> _Given task_
Can all of these lines be returned exactly?

-- BEGIN Data extract --

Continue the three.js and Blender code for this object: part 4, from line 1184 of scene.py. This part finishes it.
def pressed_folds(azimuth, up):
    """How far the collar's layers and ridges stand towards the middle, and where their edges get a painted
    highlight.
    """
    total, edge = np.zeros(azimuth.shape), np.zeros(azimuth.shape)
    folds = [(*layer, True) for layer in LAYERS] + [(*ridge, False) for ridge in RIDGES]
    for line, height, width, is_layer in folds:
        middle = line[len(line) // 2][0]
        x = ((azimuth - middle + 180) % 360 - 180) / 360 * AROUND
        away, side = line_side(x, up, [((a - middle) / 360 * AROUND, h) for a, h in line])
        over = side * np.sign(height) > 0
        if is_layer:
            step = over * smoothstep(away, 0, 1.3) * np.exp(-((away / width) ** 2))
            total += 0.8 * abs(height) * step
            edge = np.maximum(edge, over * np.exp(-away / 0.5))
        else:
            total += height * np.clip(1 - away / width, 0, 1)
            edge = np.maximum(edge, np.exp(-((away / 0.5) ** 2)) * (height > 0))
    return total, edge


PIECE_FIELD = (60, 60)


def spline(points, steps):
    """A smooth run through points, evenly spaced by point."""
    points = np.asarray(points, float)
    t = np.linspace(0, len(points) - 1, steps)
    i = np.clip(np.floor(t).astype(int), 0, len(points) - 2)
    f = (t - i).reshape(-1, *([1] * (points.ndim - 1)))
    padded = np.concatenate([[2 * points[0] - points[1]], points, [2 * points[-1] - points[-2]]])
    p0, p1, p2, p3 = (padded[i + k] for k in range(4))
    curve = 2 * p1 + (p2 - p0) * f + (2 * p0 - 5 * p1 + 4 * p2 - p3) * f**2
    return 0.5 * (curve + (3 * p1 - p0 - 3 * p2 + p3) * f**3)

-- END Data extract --

> _Result for this exercise_
Continue the three.js and Blender code for this object: part 4, from line 1184 of scene.py. This part finishes it.
def pressed_folds(azimuth, up):
    """How far the collar's layers and ridges stand towards the middle, and where their edges get a painted
    highlight.
    """
    total, edge = np.zeros(azimuth.shape), np.zeros(azimuth.shape)
    folds = [(*layer, True) for layer in LAYERS] + [(*ridge, False) for ridge in RIDGES]
    for line, height, width, is_layer in folds:
        middle = line[len(line) // 2][0]
        x = ((azimuth - middle + 180) % 360 - 180) / 360 * AROUND
        away, side = line_side(x, up, [((a - middle) / 360 * AROUND, h) for a, h in line])
        over = side * np.sign(height) > 0
        if is_layer:
            step = over * smoothstep(away, 0, 1.3) * np.exp(-((away / width) ** 2))
            total += 0.8 * abs(height) * step
            edge = np.maximum(edge, over * np.exp(-away / 0.5))
        else:
            total += height * np.clip(1 - away / width, 0, 1)
            edge = np.maximum(edge, np.exp(-((away / 0.5) ** 2)) * (height > 0))
    return total, edge


PIECE_FIELD = (60, 60)


def spline(points, steps):
    """A smooth run through points, evenly spaced by point."""
    points = np.asarray(points, float)
    t = np.linspace(0, len(points) - 1, steps)
    i = np.clip(np.floor(t).astype(int), 0, len(points) - 2)
    f = (t - i).reshape(-1, *([1] * (points.ndim - 1)))
    padded = np.concatenate([[2 * points[0] - points[1]], points, [2 * points[-1] - points[-2]]])
    p0, p1, p2, p3 = (padded[i + k] for k in range(4))
    curve = 2 * p1 + (p2 - p0) * f + (2 * p0 - 5 * p1 + 4 * p2 - p3) * f**2
    return 0.5 * (curve + (3 * p1 - p0 - 3 * p2 + p3) * f**3)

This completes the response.